■ TO DO ■
Restate the entries below verbatim.

-- begin --

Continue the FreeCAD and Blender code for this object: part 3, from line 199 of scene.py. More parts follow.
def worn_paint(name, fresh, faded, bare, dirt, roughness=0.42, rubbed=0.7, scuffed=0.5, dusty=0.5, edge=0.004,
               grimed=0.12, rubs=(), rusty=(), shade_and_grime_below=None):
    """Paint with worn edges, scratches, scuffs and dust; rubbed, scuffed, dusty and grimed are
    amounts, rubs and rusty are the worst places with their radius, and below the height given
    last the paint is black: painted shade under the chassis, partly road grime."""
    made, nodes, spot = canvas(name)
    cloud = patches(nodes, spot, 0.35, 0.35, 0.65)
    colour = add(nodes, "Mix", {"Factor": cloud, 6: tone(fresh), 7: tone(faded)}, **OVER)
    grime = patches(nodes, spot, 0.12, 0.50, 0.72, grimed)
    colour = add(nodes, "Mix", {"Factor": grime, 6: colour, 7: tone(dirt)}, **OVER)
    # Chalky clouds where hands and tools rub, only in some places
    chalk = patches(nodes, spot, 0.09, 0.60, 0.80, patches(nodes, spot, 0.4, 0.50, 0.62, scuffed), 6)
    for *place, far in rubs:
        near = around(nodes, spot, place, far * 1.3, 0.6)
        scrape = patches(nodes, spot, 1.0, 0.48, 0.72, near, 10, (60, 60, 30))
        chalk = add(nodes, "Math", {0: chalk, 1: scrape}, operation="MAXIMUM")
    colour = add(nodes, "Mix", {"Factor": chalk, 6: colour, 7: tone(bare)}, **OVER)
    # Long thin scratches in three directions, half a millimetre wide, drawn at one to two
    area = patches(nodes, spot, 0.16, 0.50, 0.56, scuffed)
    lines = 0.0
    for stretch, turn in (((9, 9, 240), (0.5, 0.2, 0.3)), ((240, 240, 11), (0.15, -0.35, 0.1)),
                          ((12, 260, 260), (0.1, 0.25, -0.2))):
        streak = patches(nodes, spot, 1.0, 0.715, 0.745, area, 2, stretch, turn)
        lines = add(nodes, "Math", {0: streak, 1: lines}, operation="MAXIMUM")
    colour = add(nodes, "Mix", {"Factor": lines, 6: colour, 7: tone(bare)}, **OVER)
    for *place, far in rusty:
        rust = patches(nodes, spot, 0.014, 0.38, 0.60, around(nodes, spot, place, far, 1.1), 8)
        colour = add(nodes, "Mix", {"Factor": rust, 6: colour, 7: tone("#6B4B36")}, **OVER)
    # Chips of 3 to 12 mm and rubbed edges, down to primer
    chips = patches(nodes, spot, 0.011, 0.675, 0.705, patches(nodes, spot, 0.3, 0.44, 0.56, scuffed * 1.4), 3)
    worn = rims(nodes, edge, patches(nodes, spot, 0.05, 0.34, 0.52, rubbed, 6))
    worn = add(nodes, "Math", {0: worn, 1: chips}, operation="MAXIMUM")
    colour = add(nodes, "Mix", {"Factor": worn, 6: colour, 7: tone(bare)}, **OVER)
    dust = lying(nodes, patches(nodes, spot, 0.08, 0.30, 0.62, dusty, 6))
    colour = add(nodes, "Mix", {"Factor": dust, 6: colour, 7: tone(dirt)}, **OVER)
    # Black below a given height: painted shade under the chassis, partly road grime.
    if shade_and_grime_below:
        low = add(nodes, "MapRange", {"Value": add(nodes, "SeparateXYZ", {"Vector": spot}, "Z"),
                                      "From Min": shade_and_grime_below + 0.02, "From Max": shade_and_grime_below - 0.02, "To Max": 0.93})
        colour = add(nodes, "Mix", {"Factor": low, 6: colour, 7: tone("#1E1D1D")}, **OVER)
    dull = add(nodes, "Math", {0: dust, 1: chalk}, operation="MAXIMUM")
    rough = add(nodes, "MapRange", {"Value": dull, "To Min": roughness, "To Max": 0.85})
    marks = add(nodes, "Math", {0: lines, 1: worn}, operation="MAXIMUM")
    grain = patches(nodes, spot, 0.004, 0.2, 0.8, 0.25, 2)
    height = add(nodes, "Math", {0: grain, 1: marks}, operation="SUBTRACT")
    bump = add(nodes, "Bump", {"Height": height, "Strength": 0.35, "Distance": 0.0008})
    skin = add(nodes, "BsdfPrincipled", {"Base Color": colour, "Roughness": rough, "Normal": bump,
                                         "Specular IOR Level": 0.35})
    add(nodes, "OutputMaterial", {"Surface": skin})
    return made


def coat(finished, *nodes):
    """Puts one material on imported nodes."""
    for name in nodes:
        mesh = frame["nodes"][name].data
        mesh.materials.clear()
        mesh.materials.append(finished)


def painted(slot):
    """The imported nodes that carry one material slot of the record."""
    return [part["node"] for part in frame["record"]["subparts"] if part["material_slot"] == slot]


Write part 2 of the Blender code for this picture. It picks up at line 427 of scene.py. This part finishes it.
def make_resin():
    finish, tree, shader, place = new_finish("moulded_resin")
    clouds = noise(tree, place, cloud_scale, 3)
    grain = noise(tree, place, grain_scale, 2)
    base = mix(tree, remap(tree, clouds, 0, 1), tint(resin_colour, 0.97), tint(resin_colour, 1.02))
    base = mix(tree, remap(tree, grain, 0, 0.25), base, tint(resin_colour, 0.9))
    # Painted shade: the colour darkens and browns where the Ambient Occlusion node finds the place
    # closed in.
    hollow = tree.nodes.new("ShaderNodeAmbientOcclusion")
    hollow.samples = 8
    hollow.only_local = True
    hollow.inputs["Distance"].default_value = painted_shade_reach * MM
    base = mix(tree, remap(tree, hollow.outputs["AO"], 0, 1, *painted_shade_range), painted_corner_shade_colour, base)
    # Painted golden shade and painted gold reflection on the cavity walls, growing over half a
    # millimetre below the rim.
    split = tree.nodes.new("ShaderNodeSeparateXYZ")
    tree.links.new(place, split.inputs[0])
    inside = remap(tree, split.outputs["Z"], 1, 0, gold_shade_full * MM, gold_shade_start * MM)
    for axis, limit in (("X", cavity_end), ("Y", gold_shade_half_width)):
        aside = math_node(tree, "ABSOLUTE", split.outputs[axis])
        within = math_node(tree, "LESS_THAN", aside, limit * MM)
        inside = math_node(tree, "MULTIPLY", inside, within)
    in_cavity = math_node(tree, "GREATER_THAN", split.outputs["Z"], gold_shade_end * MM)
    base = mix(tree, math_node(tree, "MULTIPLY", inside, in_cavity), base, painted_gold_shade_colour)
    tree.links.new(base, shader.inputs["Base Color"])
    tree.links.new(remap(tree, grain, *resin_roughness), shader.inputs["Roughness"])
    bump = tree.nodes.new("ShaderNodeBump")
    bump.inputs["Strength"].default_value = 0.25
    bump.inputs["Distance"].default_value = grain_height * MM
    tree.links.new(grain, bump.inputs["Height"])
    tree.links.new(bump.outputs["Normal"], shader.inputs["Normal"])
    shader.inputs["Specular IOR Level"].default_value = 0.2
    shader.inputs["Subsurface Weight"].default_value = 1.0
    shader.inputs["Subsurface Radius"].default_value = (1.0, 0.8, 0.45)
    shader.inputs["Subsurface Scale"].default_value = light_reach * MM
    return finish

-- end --

■ THE RESPONSE ■
Continue the FreeCAD and Blender code for this object: part 3, from line 199 of scene.py. More parts follow.
def worn_paint(name, fresh, faded, bare, dirt, roughness=0.42, rubbed=0.7, scuffed=0.5, dusty=0.5, edge=0.004,
               grimed=0.12, rubs=(), rusty=(), shade_and_grime_below=None):
    """Paint with worn edges, scratches, scuffs and dust; rubbed, scuffed, dusty and grimed are
    amounts, rubs and rusty are the worst places with their radius, and below the height given
    last the paint is black: painted shade under the chassis, partly road grime."""
    made, nodes, spot = canvas(name)
    cloud = patches(nodes, spot, 0.35, 0.35, 0.65)
    colour = add(nodes, "Mix", {"Factor": cloud, 6: tone(fresh), 7: tone(faded)}, **OVER)
    grime = patches(nodes, spot, 0.12, 0.50, 0.72, grimed)
    colour = add(nodes, "Mix", {"Factor": grime, 6: colour, 7: tone(dirt)}, **OVER)
    # Chalky clouds where hands and tools rub, only in some places
    chalk = patches(nodes, spot, 0.09, 0.60, 0.80, patches(nodes, spot, 0.4, 0.50, 0.62, scuffed), 6)
    for *place, far in rubs:
        near = around(nodes, spot, place, far * 1.3, 0.6)
        scrape = patches(nodes, spot, 1.0, 0.48, 0.72, near, 10, (60, 60, 30))
        chalk = add(nodes, "Math", {0: chalk, 1: scrape}, operation="MAXIMUM")
    colour = add(nodes, "Mix", {"Factor": chalk, 6: colour, 7: tone(bare)}, **OVER)
    # Long thin scratches in three directions, half a millimetre wide, drawn at one to two
    area = patches(nodes, spot, 0.16, 0.50, 0.56, scuffed)
    lines = 0.0
    for stretch, turn in (((9, 9, 240), (0.5, 0.2, 0.3)), ((240, 240, 11), (0.15, -0.35, 0.1)),
                          ((12, 260, 260), (0.1, 0.25, -0.2))):
        streak = patches(nodes, spot, 1.0, 0.715, 0.745, area, 2, stretch, turn)
        lines = add(nodes, "Math", {0: streak, 1: lines}, operation="MAXIMUM")
    colour = add(nodes, "Mix", {"Factor": lines, 6: colour, 7: tone(bare)}, **OVER)
    for *place, far in rusty:
        rust = patches(nodes, spot, 0.014, 0.38, 0.60, around(nodes, spot, place, far, 1.1), 8)
        colour = add(nodes, "Mix", {"Factor": rust, 6: colour, 7: tone("#6B4B36")}, **OVER)
    # Chips of 3 to 12 mm and rubbed edges, down to primer
    chips = patches(nodes, spot, 0.011, 0.675, 0.705, patches(nodes, spot, 0.3, 0.44, 0.56, scuffed * 1.4), 3)
    worn = rims(nodes, edge, patches(nodes, spot, 0.05, 0.34, 0.52, rubbed, 6))
    worn = add(nodes, "Math", {0: worn, 1: chips}, operation="MAXIMUM")
    colour = add(nodes, "Mix", {"Factor": worn, 6: colour, 7: tone(bare)}, **OVER)
    dust = lying(nodes, patches(nodes, spot, 0.08, 0.30, 0.62, dusty, 6))
    colour = add(nodes, "Mix", {"Factor": dust, 6: colour, 7: tone(dirt)}, **OVER)
    # Black below a given height: painted shade under the chassis, partly road grime.
    if shade_and_grime_below:
        low = add(nodes, "MapRange", {"Value": add(nodes, "SeparateXYZ", {"Vector": spot}, "Z"),
                                      "From Min": shade_and_grime_below + 0.02, "From Max": shade_and_grime_below - 0.02, "To Max": 0.93})
        colour = add(nodes, "Mix", {"Factor": low, 6: colour, 7: tone("#1E1D1D")}, **OVER)
    dull = add(nodes, "Math", {0: dust, 1: chalk}, operation="MAXIMUM")
    rough = add(nodes, "MapRange", {"Value": dull, "To Min": roughness, "To Max": 0.85})
    marks = add(nodes, "Math", {0: lines, 1: worn}, operation="MAXIMUM")
    grain = patches(nodes, spot, 0.004, 0.2, 0.8, 0.25, 2)
    height = add(nodes, "Math", {0: grain, 1: marks}, operation="SUBTRACT")
    bump = add(nodes, "Bump", {"Height": height, "Strength": 0.35, "Distance": 0.0008})
    skin = add(nodes, "BsdfPrincipled", {"Base Color": colour, "Roughness": rough, "Normal": bump,
                                         "Specular IOR Level": 0.35})
    add(nodes, "OutputMaterial", {"Surface": skin})
    return made


def coat(finished, *nodes):
    """Puts one material on imported nodes."""
    for name in nodes:
        mesh = frame["nodes"][name].data
        mesh.materials.clear()
        mesh.materials.append(finished)


def painted(slot):
    """The imported nodes that carry one material slot of the record."""
    return [part["node"] for part in frame["record"]["subparts"] if part["material_slot"] == slot]


Write part 2 of the Blender code for this picture. It picks up at line 427 of scene.py. This part finishes it.
def make_resin():
    finish, tree, shader, place = new_finish("moulded_resin")
    clouds = noise(tree, place, cloud_scale, 3)
    grain = noise(tree, place, grain_scale, 2)
    base = mix(tree, remap(tree, clouds, 0, 1), tint(resin_colour, 0.97), tint(resin_colour, 1.02))
    base = mix(tree, remap(tree, grain, 0, 0.25), base, tint(resin_colour, 0.9))
    # Painted shade: the colour darkens and browns where the Ambient Occlusion node finds the place
    # closed in.
    hollow = tree.nodes.new("ShaderNodeAmbientOcclusion")
    hollow.samples = 8
    hollow.only_local = True
    hollow.inputs["Distance"].default_value = painted_shade_reach * MM
    base = mix(tree, remap(tree, hollow.outputs["AO"], 0, 1, *painted_shade_range), painted_corner_shade_colour, base)
    # Painted golden shade and painted gold reflection on the cavity walls, growing over half a
    # millimetre below the rim.
    split = tree.nodes.new("ShaderNodeSeparateXYZ")
    tree.links.new(place, split.inputs[0])
    inside = remap(tree, split.outputs["Z"], 1, 0, gold_shade_full * MM, gold_shade_start * MM)
    for axis, limit in (("X", cavity_end), ("Y", gold_shade_half_width)):
        aside = math_node(tree, "ABSOLUTE", split.outputs[axis])
        within = math_node(tree, "LESS_THAN", aside, limit * MM)
        inside = math_node(tree, "MULTIPLY", inside, within)
    in_cavity = math_node(tree, "GREATER_THAN", split.outputs["Z"], gold_shade_end * MM)
    base = mix(tree, math_node(tree, "MULTIPLY", inside, in_cavity), base, painted_gold_shade_colour)
    tree.links.new(base, shader.inputs["Base Color"])
    tree.links.new(remap(tree, grain, *resin_roughness), shader.inputs["Roughness"])
    bump = tree.nodes.new("ShaderNodeBump")
    bump.inputs["Strength"].default_value = 0.25
    bump.inputs["Distance"].default_value = grain_height * MM
    tree.links.new(grain, bump.inputs["Height"])
    tree.links.new(bump.outputs["Normal"], shader.inputs["Normal"])
    shader.inputs["Specular IOR Level"].default_value = 0.2
    shader.inputs["Subsurface Weight"].default_value = 1.0
    shader.inputs["Subsurface Radius"].default_value = (1.0, 0.8, 0.45)
    shader.inputs["Subsurface Scale"].default_value = light_reach * MM
    return finish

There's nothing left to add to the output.